Stay short in May, but don't go away!

2 Minutes

We now face considerable interest rate hikes by the US Fed, as well as balance sheet reductions and a fundamentally difficult seasonal phase for equities. This will continue to put downward pressure on equity markets, which is why we remain underweight equities. However, sentiment is now very pessimistic; economic growth is still robust and inflation rates are at a peak. Our increased cash ratio could therefore soon be put to use.

Text: Stefano Zoffoli

April was a difficult month for investors since both equities and bonds lost ground, as has been the case since the beginning of the year. The mix of sharply rising interest rates, renewed lockdowns in China and geopolitical uncertainties was too much for the previously very robust equity markets: the lows since the outbreak of the war have been levelled out. We had anticipated this movement with our equity underweight. However, we underestimated the Chinese government's stubbornness with its insistence on its zero-COVID policy. The focus on emerging markets therefore did not pay off.

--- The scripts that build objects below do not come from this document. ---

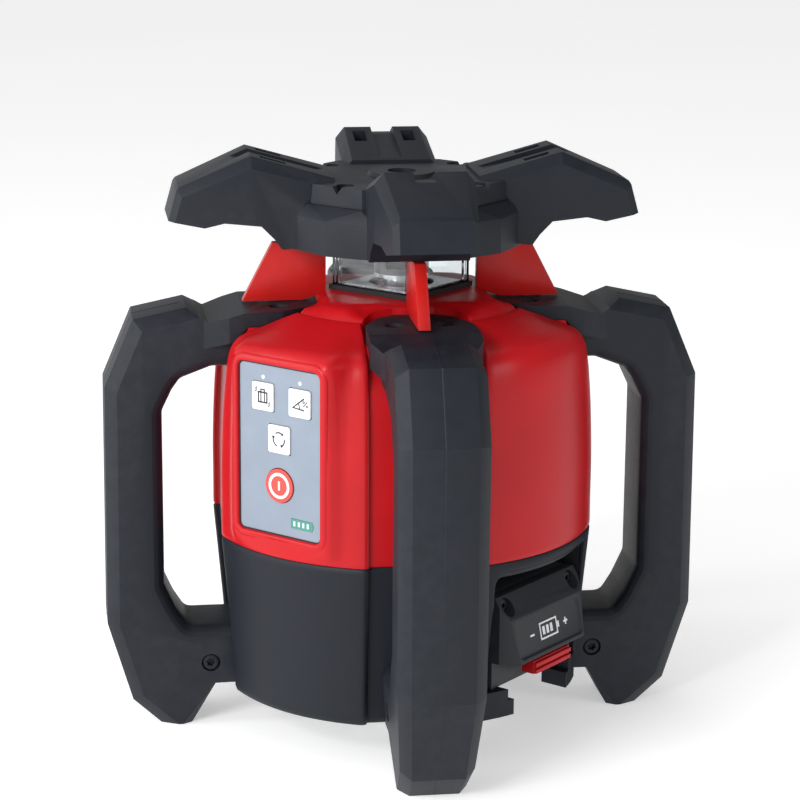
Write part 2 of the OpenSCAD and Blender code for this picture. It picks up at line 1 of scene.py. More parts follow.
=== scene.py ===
"""Looks of the rotating laser level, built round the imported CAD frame. Metres, +Z up."""

import json
import math

import bmesh
import bpy
from mathutils import Matrix, Vector

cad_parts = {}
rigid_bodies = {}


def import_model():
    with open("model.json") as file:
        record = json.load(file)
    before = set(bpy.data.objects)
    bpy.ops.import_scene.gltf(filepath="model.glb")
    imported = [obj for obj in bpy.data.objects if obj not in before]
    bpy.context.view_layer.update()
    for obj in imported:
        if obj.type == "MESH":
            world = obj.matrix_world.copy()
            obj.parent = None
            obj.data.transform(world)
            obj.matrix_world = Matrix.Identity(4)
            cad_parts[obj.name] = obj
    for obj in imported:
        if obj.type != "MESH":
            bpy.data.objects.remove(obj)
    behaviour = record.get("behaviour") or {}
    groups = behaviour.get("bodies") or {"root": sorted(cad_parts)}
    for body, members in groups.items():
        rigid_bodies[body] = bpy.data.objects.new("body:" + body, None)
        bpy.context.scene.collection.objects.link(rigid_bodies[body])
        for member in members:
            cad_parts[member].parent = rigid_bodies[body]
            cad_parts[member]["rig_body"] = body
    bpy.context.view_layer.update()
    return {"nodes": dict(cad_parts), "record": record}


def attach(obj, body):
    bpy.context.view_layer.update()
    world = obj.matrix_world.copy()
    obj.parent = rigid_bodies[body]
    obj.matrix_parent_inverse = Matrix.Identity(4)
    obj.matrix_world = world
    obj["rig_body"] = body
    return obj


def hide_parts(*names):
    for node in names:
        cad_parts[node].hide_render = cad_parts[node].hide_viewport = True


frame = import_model()
nodes = frame["nodes"]
MM = 0.001

# ---------------------------------------------------------------- camera

CAMERA_AZIMUTH = -8.24
CAMERA_ELEVATION = 14.03
CAMERA_DISTANCE = 1.0863
CAMERA_TARGET = Vector((0, 0, 0.1366))
CAMERA_ROLL = 0.43
CAMERA_LENS = 115.1
SENSOR_WIDTH = 36


def make_camera():
    azimuth = math.radians(CAMERA_AZIMUTH)
    elevation = math.radians(CAMERA_ELEVATION)
    back = Vector((
        math.sin(azimuth) * math.cos(elevation),
        -math.cos(azimuth) * math.cos(elevation),
        math.sin(elevation),
    ))
    data = bpy.data.cameras.new("camera")
    data.lens = CAMERA_LENS
    data.sensor_width = SENSOR_WIDTH
    data.clip_start = 0.05
    data.clip_end = 50
    camera = bpy.data.objects.new("camera", data)
    bpy.context.scene.collection.objects.link(camera)
    turn = (-back).to_track_quat("-Z", "Y").to_matrix().to_4x4()
    roll = Matrix.Rotation(math.radians(CAMERA_ROLL), 4, "Z")
    camera.matrix_world = Matrix.Translation(CAMERA_TARGET + back * CAMERA_DISTANCE) @ turn @ roll
    bpy.context.scene.camera = camera

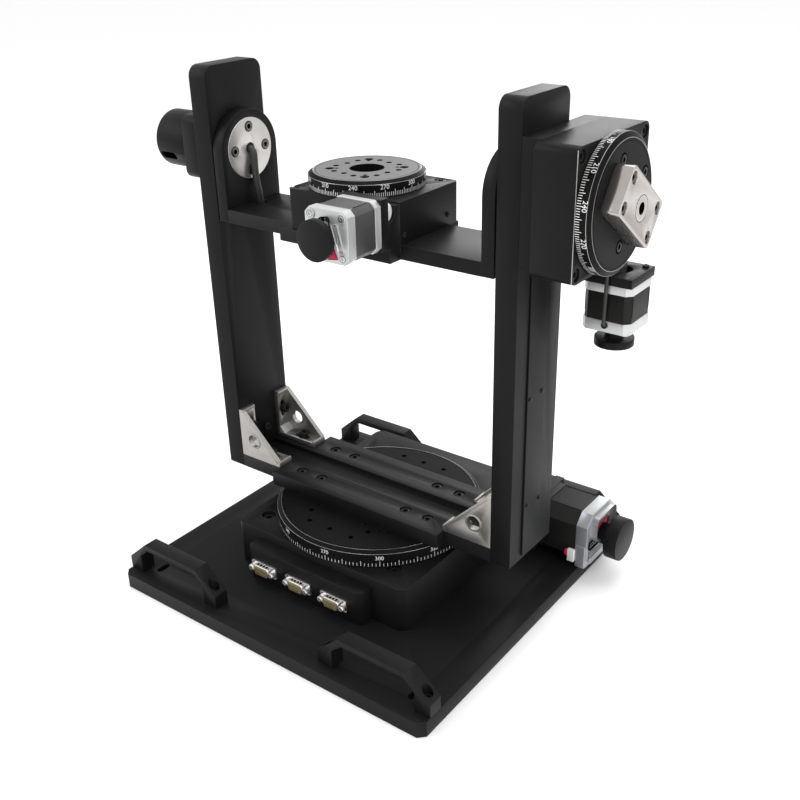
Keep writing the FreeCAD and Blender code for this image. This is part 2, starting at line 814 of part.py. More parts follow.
def build_cradle(axis_up, clamp_end):
    """The tilting frame: floor plate, round-topped end plates and the two trunnions."""
    inside = cradle.inside / 2
    half_width = cradle.end_width / 2
    low = axis_up - cradle.drop
    floor_top = low + cradle.floor_thick
    floor = Piece("cradle_floor")
    floor.pad("XY", low, floor_top, lambda page: cross(
        page, inside, cradle.pad_length / 2, cradle.pad_width / 2, half_width))
    floor.cut("XY", floor_top - cradle.cable_hole_depth, floor_top, lambda page: circle(
        page, -cradle.cable_hole_across, cradle.cable_hole_offset, cradle.cable_hole_radius))
    for side, name, bore in ((-1, "left", cradle.left_tube), (1, "right", cradle.right_shaft)):
        end = Piece(f"{name}_end_plate")
        near, far = side * inside, side * (inside + cradle.end_thick)
        first, last = (far, near) if side < 0 else (near, far)
        end.pad("YZ", first, last, lambda page: rectangle(page, -half_width, half_width, low, axis_up))
        end.pad("YZ", first, last, lambda page: circle(page, 0, axis_up, half_width))
        step = side * (inside + cradle.flange_thick)
        first, last = (step, near) if side < 0 else (near, step)
        end.cut("YZ", first, last, lambda page: circle(
            page, 0, axis_up, cradle.flange_radius + fit.press))
        first, last = (far, step) if side < 0 else (step, far)
        end.cut("YZ", first, last, lambda page: circle(page, 0, axis_up, bore + fit.press))

    left_end = yoke.span / 2 + yoke.arm_thick + slip.tube_end
    left = Piece("left_trunnion", Spot(-inside, 0, axis_up, Rotation(Vector(0, 1, 0), -90)))
    left_length = left_end - inside
    left.spin([
        (0, -cradle.flange_proud),
        (cradle.flange_radius, -cradle.flange_proud),
        (cradle.flange_radius, cradle.flange_thick),
        (cradle.left_tube, cradle.flange_thick),
        (cradle.left_tube, left_length),
        (0, left_length),
    ])
    left.cut("XY", -cradle.flange_proud, cradle.cable_bore_depth, lambda page: circle(
        page, 0, 0, cradle.cable_bore))
    right = Piece("right_trunnion", Spot(inside, 0, axis_up, Rotation(Vector(0, 1, 0), 90)))
    right_length = clamp_end - inside
    right.spin([
        (0, -cradle.flange_proud),
        (cradle.flange_radius, -cradle.flange_proud),
        (cradle.flange_radius, cradle.flange_thick),
        (cradle.right_shaft, cradle.flange_thick),
        (cradle.right_shaft, right_length),
        (0, right_length),
    ])
    right.cut("XY", right_length - cradle.shaft_centre_depth, right_length, lambda page: circle(
        page, 0, 0, cradle.shaft_centre_bore))


def build_slip_ring(axis_up):
    """The left bearing, the block outside the arm, the slip ring and its cover."""
    outside = yoke.span / 2 + yoke.arm_thick
    turn = Rotation(Vector(0, 1, 0), -90)
    bearing = Piece("left_bearing", Spot(-yoke.span / 2, 0, axis_up, turn))
    inner = cradle.left_tube + fit.bearing
    bearing.spin([
        (inner, 0),
        (slip.bearing_radius, 0),
        (slip.bearing_radius, yoke.arm_thick),
        (inner, yoke.arm_thick),
    ])
    spot = Spot(-outside, 0, axis_up, turn)
    half = slip.block_side / 2
    block = Piece("slip_ring_block", spot)
    block.pad("XY", 0, slip.block_thick, lambda page: rectangle(page, -half, half, -half, half))
    block.dress("Fillet", slip.block_corner, upright)
    block.cut("XY", 0, slip.block_thick, lambda page: circle(page, 0, 0, slip.block_bore))
    end = slip.block_thick + slip.cover_length
    cover = Piece("slip_ring_cover", spot)
    cover.spin([
        (slip.cover_radius - slip.cover_wall, slip.block_thick),
        (slip.cover_radius, slip.block_thick),
        (slip.cover_radius, end - slip.cover_round),
        (slip.cover_radius - slip.cover_round, end),
        (0, end),
        (0, end - slip.cover_wall),
        (slip.cover_radius - slip.cover_wall, end - slip.cover_wall),
    ])
    slot_start = slip.block_thick + slip.slot_start
    cover.cut("XZ", -slip.cover_radius, -slip.capsule_radius - fit.side, lambda page: slot(
        page, -slip.slot_below, slot_start, slot_start + slip.slot_travel, slip.slot_width / 2))
    capsule_start = end - slip.cover_wall - slip.capsule_length
    capsule = Piece("slip_ring_capsule", spot)
    capsule.pad("XY", capsule_start, end - slip.cover_wall, lambda page: circle(
        page, 0, 0, slip.capsule_radius))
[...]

We are maintaining our small exposure to Chinese technology stocks, but exposure to emerging market equities as a whole is being reduced. We are also selling our position in global small caps, as these companies are suffering from margin pressure and are not building any momentum. Yields on bonds have finally returned to a more attractive level.

  • Listed Swiss real estate funds proved surprisingly robust despite the rise in interest rates
  • For pension funds, bonds at the current interest rate level are once again becoming an alternative. The scarcity of investment opportunities is coming to an end.
  • We now face a seasonally difficult phase for real estate funds and valuations remain high. For this reason, we are moving to slightly underweight.
  • Equities of companies with pricing power have an above-average presence on the Swiss stock exchange (luxury sector, pharmaceuticals, industry with competitive offerings and the service sector). This is advantageous in view of the increased input prices.
  • The highly represented pharmaceutical sector is expected to increase profits by 8% this year – despite declining COVID-related revenues. The valuation of the SMI and the Swiss mega-caps is historically favourable with a price-earnings ratio of around 16.
  • The sensitivity of the SMI to the global business climate is only half that of the Euro Stoxx50. We expect the global economy to slow down to its potential growth again after the post-COVID boost.
  • Yields on Australian government bonds have risen significantly and are now at an attractive level (10y at 3.1%).
  • The expectations on the Reserve Bank of Australia are very high (2.75% interest rate increases over one year); we expect fewer interest rate hikes.
  • The Australian dollar has gained momentum (since the start of the year: +4.5% vs. CHF) and remains in demand thanks to a robust Australian economy and high commodity prices.
  • We are buying 1% more and reducing long-dated US government bonds in return, as inflationary pressures are significantly higher in the USA.